Seven cities, you will remember, fought over Homer, each claiming to have been his birthplace. “Over me,” said the humble little Jew, “two cities are in dispute. One wants to kick me out and the other doesn’t want to let me in.” It’s not a new story, but it is new today in its pertinence to the situation in world Jewry. And it is a good story because it is full of that humorous philosophic shrug of the shoulders which is believed to be a part of the Jew’s gift of survival. Incidentally, this week’s batch of news includes a little item to the effect that one Benedict Herzl, a cousin of Dr. Theodor Herzl, the founder of political Zionism, has been obliged to leave Palestine voluntarily to obviate the risk of deportation for some technical violation of the immigration law.

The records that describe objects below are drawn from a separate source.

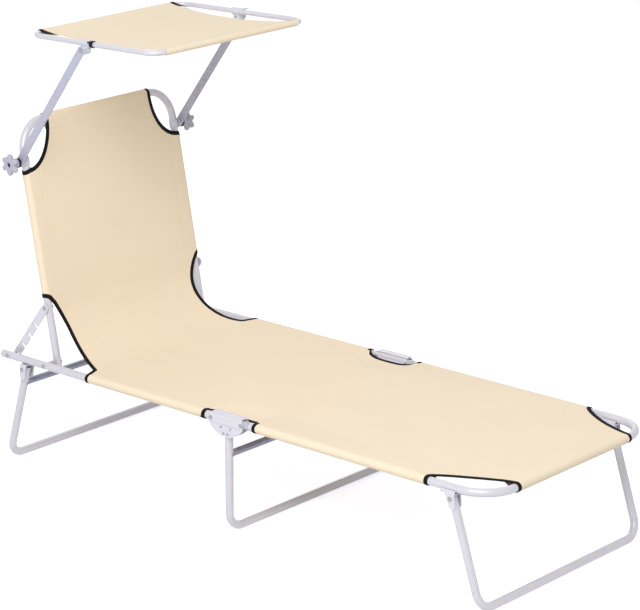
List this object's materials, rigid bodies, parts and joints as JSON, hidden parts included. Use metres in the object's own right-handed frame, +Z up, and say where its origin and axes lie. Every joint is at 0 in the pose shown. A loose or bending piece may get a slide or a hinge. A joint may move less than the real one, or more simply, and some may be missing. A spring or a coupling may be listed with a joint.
{
  "type": "sun lounger with canopy",
  "caption": "Folding tubular steel sun lounger with fabric slings, a reclining back on notched struts, fold-under legs and a tilting canopy on flat arms.",
  "frame": {"origin": "on the floor under the middle of the lounger's length and width", "axes": "+X across to the lounger's right as seen from the foot end, +Y towards the head end, +Z up"},
  "size_m": [0.5892, 1.4336, 1.0314],
  "materials": {
    "frame_paint": "silver-grey powder coat, satin",
    "bracket_plate": "zinc plated pressed steel, satin",
    "rivet_steel": "plain rivet steel",
    "grey_plastic": "moulded grey plastic, satin",
    "clip_plastic": "moulded pale plastic, satin",
    "black_plastic": "moulded black plastic, satin",
    "sling_fabric": "cream open-weave coated mesh fabric",
    "binding": "black woven binding tape"
  },
  "bodies": {
    "seat_frame": {"seat_rail_left": "frame_paint", "seat_rail_right": "frame_paint", "rail_cap_left": "grey_plastic", "rail_cap_right": "grey_plastic", "rear_leg_bracket_left": "bracket_plate", "rear_leg_bracket_right": "bracket_plate", "rear_leg_pin_left": "rivet_steel", "rear_leg_pin_right": "rivet_steel", "ratchet_pin_left": "rivet_steel", "ratchet_pin_right": "rivet_steel", "backrest_pivot_pin_left": "rivet_steel", "backrest_pivot_pin_right": "rivet_steel", "backrest_bush_left": "grey_plastic", "backrest_bush_right": "grey_plastic", "seat_sling": "sling_fabric"},
    "rear_leg": {"rear_leg": "frame_paint", "rear_leg_crossbar": "frame_paint"},
    "mid_support": {"mid_leg": "frame_paint", "mid_leg_crossbar": "frame_paint", "hinge_shell_left": "bracket_plate", "hinge_shell_right": "bracket_plate", "seat_hinge_pin_left": "rivet_steel", "seat_hinge_pin_right": "rivet_steel", "foot_hinge_pin_left": "rivet_steel", "foot_hinge_pin_right": "rivet_steel"},
    "foot_section": {"foot_frame": "frame_paint", "foot_leg_bracket_left": "bracket_plate", "foot_leg_bracket_right": "bracket_plate", "foot_leg_pin_left": "rivet_steel", "foot_leg_pin_right": "rivet_steel", "foot_sling": "sling_fabric"},
    "foot_leg": {"foot_leg": "frame_paint"},
    "backrest": {"backrest_frame": "frame_paint", "back_sling": "sling_fabric", "bend_sling": "sling_fabric", "strut_pin_left": "rivet_steel", "strut_pin_right": "rivet_steel", "arm_clamp_left": "grey_plastic", "arm_clamp_right": "grey_plastic", "arm_bolt_left": "rivet_steel", "arm_bolt_right": "rivet_steel"},
    "strut_left": {"ratchet_strut_left": "bracket_plate"},
    "strut_right": {"ratchet_strut_right": "bracket_plate"},
    "knob_left": {"knob_left": "grey_plastic"},
    "knob_right": {"knob_right": "grey_plastic"},
    "canopy_arms": {"canopy_arm_left": "frame_paint", "canopy_arm_right": "frame_paint", "arm_washer_left": "black_plastic", "arm_washer_right": "black_plastic"},
    "canopy": {"canopy_frame_front": "frame_paint", "canopy_frame_rear": "frame_paint", "canopy_clip_left": "clip_plastic", "canopy_clip_right": "clip_plastic", "canopy_clip_pin_left": "rivet_steel", "canopy_clip_pin_right": "rivet_steel", "canopy_lock_left": "black_plastic", "canopy_lock_right": "black_plastic", "canopy_sling": "sling_fabric"}
  },
  "joints": [
    {"name": "seat_hinge", "type": "hinge", "parent": "seat_frame", "child": "mid_support", "pos_m": [0, 0.04868, 0.25915], "axis": [1, 0, 0], "range_deg": [0, 90]},
    {"name": "foot_hinge", "type": "hinge", "parent": "mid_support", "child": "foot_section", "pos_m": [0, -0.03932, 0.25915], "axis": [1, 0, 0], "range_deg": [0, 90]},
    {"name": "rear_leg_fold", "type": "hinge", "parent": "seat_frame", "child": "rear_leg", "pos_m": [0, 0.64268, 0.23664], "axis": [-1, 0, 0], "range_deg": [0, 105.9]},
    {"name": "foot_leg_fold", "type": "hinge", "parent": "foot_section", "child": "foot_leg", "pos_m": [0, -0.61132, 0.23664], "axis": [1, 0, 0], "range_deg": [0, 108]},
    {"name": "backrest_recline", "type": "hinge", "parent": "seat_frame", "child": "backrest", "pos_m": [0, 0.57268, 0.25915], "axis": [1, 0, 0], "range_deg": [-79, 60], "deforming": ["bend_sling"]},
    {"name": "strut_left_swing", "type": "hinge", "parent": "backrest", "child": "strut_left", "pos_m": [0, 0.59722, 0.38538], "axis": [1, 0, 0], "range_deg": [-40, 50]},
    {"name": "strut_right_swing", "type": "hinge", "parent": "backrest", "child": "strut_right", "pos_m": [0, 0.59722, 0.38538], "axis": [1, 0, 0], "range_deg": [-40, 50]},
    {"name": "canopy_arm_swing", "type": "hinge", "parent": "backrest", "child": "canopy_arms", "pos_m": [0, 0.66198, 0.71855], "axis": [-1, 0, 0], "range_deg": [-35, 100]},
    {"name": "canopy_tilt", "type": "hinge", "parent": "canopy_arms", "child": "canopy", "pos_m": [0, 0.45331, 1.00575], "axis": [1, 0, 0], "range_deg": [-75, 75]},
    {"name": "knob_left_turn", "type": "hinge", "parent": "backrest", "child": "knob_left", "pos_m": [0, 0.66198, 0.71855], "axis": [1, 0, 0], "continuous": true},
    {"name": "knob_right_turn", "type": "hinge", "parent": "backrest", "child": "knob_right", "pos_m": [0, 0.66198, 0.71855], "axis": [1, 0, 0], "continuous": true}
  ],
  "couplings": [
    {"joint": "strut_left_swing", "follows": "backrest_recline", "ratio": -0.53},
    {"joint": "strut_right_swing", "follows": "backrest_recline", "ratio": -0.53}
  ]
}
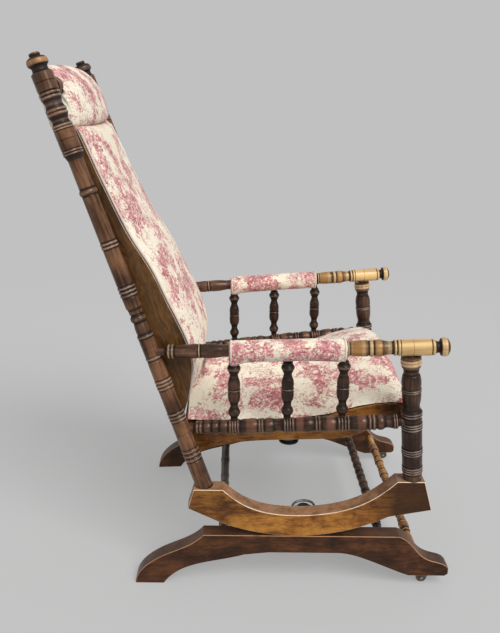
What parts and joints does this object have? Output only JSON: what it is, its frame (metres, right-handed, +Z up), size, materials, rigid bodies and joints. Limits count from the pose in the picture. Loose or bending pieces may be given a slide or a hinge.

I met an old friend on the street the other day. I feel that I can say, and I hope to be able for a long time to continue to say, without ironic overtone, that some of my best friends are Gentiles. We said Hello, and we said How are you? and we seemed as cordially interested in each other as we had been three years ago, two years ago, a year ago, six months ago. But something intangible came between us, my Gentile friend and I, during the brief moment when we said Hello and before we passed on. It was as evanescent as a smile or a frown before it becomes fixed for a photographic second in the face. I spoke instinctively, and before I knew what I had said I had said it. I said to myself: There goes a Nazi. I was shocked at the realization that I could think of him in such terms. It is a pity that one can think of an old friend in such terms; that far beyond Germany the Hitler movement could have cut with a psychological knife along the friendly chalk-line that divides the Gentile and the Jew everywhere. There is good and I believe a little of evil too in the fact that Hitler has made Jews the world over conscious of their Jewishness.